Senior writer PATRICK MATHANGANI, traversed Juba and witnessed contrasting lives of the rich and the poor. He tells how life in the fast developing capital treats a growing population of the two classes

In an expansive public cemetery in Juba town, a cluster of tumbledown huts stand hurdled beside gravestones hidden by bush and grass.

Pita Adoki crouched from one of the huts, brushing aside a dirtied piece of cloth serving as a door. Flies swarmed around her.

"This cemetery is my ancestral land," said Adoki, who grabbed a stool to sit in the shade. "They took it from us and said they’ll be burying the dead here. I’m not leaving… I have nowhere else to go."

A single mother, she lives here with her five children. None goes to school. About ten other families living at the cemetery lack sanitation, water, electricity and other amenities.

"We draw our water from the river," she said. The River Nile, about 400m from the graveyard, is heavily polluted, and her family does not treat the water it uses for drinking and cooking.

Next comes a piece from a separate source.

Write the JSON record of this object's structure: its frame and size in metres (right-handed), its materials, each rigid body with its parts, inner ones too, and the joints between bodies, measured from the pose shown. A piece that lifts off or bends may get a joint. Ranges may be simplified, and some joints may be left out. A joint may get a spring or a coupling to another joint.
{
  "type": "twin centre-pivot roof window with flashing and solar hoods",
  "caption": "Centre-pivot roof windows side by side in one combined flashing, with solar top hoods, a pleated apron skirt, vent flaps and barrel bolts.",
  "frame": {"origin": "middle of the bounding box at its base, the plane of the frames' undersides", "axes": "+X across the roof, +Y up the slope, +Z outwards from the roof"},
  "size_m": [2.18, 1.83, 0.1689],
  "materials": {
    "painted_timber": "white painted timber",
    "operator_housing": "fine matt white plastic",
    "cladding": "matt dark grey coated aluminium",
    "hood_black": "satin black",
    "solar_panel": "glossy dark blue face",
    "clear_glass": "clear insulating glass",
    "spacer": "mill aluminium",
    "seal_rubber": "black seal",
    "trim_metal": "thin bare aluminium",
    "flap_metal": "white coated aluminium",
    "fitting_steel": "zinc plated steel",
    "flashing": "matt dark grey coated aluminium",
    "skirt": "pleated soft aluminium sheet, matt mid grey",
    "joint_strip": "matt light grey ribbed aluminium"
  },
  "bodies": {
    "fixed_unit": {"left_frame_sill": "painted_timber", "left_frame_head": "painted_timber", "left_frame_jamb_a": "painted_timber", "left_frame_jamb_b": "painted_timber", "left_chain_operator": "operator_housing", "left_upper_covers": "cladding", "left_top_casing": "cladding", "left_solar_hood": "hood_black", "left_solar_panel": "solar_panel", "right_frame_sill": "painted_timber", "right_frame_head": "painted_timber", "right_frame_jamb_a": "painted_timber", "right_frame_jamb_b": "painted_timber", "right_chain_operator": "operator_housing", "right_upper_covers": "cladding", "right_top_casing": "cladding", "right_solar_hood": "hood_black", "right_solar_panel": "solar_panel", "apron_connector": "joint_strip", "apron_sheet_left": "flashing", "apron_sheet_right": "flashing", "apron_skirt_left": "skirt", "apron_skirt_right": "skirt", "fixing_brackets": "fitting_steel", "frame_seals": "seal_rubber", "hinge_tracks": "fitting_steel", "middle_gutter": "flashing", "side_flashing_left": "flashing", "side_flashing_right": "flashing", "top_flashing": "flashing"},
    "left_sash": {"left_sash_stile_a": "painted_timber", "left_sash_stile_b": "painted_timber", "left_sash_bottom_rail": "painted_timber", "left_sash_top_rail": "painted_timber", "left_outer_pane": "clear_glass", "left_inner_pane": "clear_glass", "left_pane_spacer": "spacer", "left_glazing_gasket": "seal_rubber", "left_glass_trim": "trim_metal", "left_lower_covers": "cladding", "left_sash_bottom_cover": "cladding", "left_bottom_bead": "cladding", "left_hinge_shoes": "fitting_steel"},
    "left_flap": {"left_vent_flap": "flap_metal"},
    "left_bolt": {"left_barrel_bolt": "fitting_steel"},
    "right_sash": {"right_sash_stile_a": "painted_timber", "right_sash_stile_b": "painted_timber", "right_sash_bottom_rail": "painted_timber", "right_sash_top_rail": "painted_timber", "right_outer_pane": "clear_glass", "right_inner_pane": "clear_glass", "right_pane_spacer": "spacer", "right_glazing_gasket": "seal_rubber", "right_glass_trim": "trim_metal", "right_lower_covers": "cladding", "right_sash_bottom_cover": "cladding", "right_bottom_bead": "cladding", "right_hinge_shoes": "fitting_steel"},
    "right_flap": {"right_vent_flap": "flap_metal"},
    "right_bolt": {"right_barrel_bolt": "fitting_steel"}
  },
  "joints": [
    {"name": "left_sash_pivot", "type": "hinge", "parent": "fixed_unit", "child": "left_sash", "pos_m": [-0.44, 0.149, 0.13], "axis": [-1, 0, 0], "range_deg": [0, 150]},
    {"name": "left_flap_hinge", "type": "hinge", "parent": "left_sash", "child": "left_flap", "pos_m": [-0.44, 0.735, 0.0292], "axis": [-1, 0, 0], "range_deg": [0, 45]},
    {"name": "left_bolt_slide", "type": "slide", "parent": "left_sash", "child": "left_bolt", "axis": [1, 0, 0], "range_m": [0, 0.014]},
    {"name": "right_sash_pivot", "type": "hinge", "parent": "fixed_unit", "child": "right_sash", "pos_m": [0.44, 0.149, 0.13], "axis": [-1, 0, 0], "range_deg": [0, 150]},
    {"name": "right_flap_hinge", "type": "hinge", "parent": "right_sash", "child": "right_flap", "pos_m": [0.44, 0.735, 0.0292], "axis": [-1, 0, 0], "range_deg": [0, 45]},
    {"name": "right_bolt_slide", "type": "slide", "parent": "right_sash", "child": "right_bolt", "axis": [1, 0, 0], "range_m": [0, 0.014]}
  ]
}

Her hut, a patchwork of old sacks, plastic sheeting and cardboard, can barely keep her and the children from harsh weather conditions. Next to the huts, state-of-the-art vehicles drive by, heading for classy hotels built on the banks of the river. The hotels are popular with expatriates and a new breed of trendy, wealthy southerners.

The sharp contrast of affluence symbolises the wedge between the rich and the poor in South Sudan, which is set to become the world’s newest nation, whose independence celebrations are scheduled on July 9.

Rising population

Juba residents say surging costs of living have made life miserable and unbearable in the nascent city, and other towns sprawling in the country. South Sudan is rated among the world’s poorest nations. High costs of basic commodities and housing have exacerbated the plight of residents.

Near one of the posh hotels, a Kenyan who recently built one-room rental houses said he charges up to $300 (Sh25,000) per room per month. Tenants have to contend with water shortages, shared toilets and bathrooms. Space to set up businesses costs even higher.

Like Adoki, poor citizens can barely afford food or decent housing. The city is growing fast, but high demand means investors can hardly cope with the rising population.

Juba has witnessed rapid growth since the North and South swept aside differences and signed a peace agreement in 2005. The handshake ended a 21-year-long war that had killed modernity in the entire South, and forced citizens to live in dehumanising poverty.

In a report published in November last year, the Overseas Development Institute said there is growing uncertainty about the future, especially among IDPs and returnees.

Rapid expansion in Juba has increased the number of poor people in the city. The United Nations estimates that over two million refugees have returned to the country since the end of the war, alongside 200,000 refugees who mainly settled in Juba.

Closed the border

"Expectations of a better life have not been realised. Large numbers of Juba’s residents live in overcrowded conditions. They lack access to essential services, employment and are vulnerable to repeated displacement due to a lack of secure land tenure," said the institute, a British independent think-tank.

It added: "The urban poor are also disproportionately affected by insecurity, high levels of gun ownership and the absence of effective civilian rule mechanisms."

Newton Kilonzo, a Kenyan operating a kiosk-sized hotel in the town, said although business is good since competition is low, the cost of living is pulling ordinary people down.

He said a kilo of tomatoes costs up to eight Sudanese Pounds (Sh240). A kilo of meat costs 26 Sudanese Pounds (Sh780). It is hard to find some fresh produce in supermarkets, such as fresh milk. Water is even more expensive, said Kilonzo.

"You have to work very hard to survive," he said.

Residents said the differences between the South and North was also affecting prices of commodities, especially those brought from the North. President Omar al-Bashir government’s has closed the border with the South.

This means commodities cannot not reach the South, thus prices have soared in recent weeks. People living in Juba are feeling the pinch of searching for fuel for their cars, yet oil imported from the North is drawn from oil wells in the South.